◆ Do this:
Your answer should be only a number: how many lines include the word "where".

◆ Exercise data:
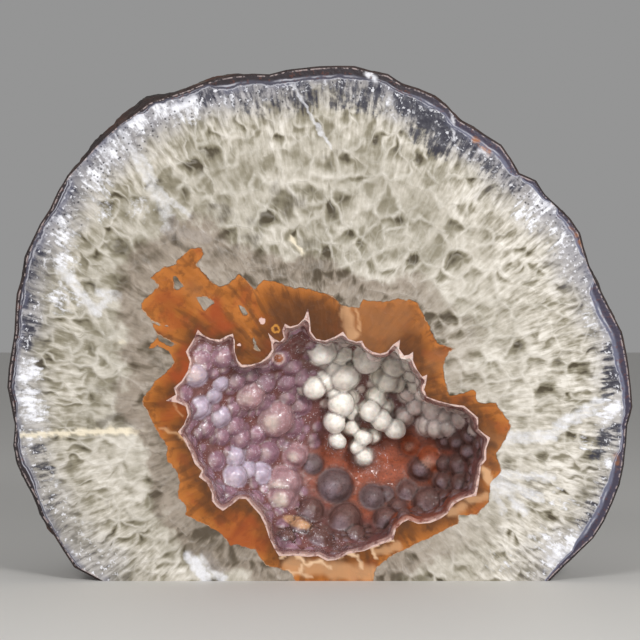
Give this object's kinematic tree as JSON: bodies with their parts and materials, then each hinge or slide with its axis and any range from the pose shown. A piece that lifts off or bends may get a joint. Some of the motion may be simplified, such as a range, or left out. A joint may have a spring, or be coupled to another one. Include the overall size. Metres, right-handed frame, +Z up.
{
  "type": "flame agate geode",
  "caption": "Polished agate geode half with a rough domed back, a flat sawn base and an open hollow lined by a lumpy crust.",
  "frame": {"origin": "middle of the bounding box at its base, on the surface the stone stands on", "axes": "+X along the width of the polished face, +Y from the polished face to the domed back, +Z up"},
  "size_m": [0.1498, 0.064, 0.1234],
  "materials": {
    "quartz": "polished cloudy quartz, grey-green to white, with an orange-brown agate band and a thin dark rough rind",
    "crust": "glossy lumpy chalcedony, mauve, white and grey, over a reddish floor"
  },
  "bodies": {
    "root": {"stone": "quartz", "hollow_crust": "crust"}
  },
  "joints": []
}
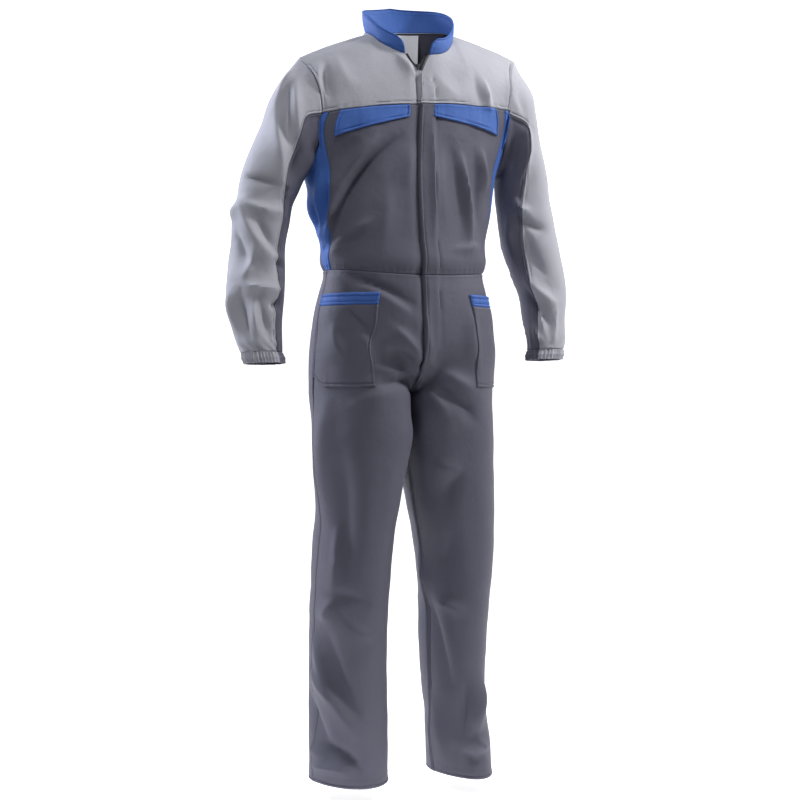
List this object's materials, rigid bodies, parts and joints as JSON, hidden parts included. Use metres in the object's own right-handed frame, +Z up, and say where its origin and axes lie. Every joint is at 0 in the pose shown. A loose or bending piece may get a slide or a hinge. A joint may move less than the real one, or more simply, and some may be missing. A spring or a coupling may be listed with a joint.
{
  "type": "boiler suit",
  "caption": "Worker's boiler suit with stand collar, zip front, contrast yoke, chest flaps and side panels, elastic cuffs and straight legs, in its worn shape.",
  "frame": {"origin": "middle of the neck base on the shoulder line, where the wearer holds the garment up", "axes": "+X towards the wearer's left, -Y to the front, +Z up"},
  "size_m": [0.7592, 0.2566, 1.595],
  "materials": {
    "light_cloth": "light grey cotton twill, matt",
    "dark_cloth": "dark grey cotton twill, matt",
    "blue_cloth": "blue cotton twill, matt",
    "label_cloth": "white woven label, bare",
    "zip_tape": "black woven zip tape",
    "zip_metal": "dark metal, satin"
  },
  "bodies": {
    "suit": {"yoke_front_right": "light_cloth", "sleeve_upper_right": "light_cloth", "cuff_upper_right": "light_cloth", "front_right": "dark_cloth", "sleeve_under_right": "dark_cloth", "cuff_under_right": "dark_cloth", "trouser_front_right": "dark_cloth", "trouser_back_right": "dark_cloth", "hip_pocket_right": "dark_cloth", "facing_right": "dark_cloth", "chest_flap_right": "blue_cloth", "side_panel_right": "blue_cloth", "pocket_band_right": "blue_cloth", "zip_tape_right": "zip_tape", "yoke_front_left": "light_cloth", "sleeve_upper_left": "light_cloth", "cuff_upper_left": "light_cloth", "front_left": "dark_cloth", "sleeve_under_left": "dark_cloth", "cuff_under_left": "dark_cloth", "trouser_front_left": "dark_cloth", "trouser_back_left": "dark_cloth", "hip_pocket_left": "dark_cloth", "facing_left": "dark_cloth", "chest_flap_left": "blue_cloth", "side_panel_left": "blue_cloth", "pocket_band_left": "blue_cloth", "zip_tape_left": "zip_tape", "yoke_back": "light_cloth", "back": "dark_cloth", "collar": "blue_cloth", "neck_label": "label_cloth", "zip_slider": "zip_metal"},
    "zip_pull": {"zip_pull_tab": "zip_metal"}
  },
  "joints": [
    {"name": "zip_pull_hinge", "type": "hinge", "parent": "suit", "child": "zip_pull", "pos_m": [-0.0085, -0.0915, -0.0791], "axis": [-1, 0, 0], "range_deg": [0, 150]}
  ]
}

...

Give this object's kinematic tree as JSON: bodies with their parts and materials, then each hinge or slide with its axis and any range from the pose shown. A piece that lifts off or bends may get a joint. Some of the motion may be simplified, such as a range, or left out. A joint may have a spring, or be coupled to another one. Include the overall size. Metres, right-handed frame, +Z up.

==

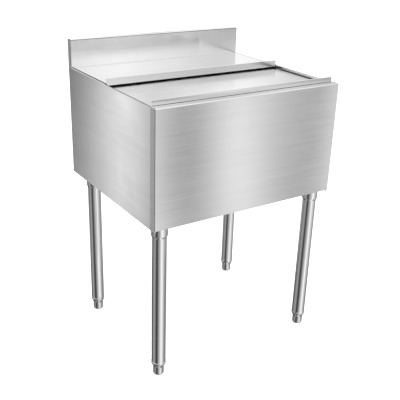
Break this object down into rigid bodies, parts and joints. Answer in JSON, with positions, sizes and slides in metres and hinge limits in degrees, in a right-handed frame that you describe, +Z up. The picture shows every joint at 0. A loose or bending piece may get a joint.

◆ Task result:
2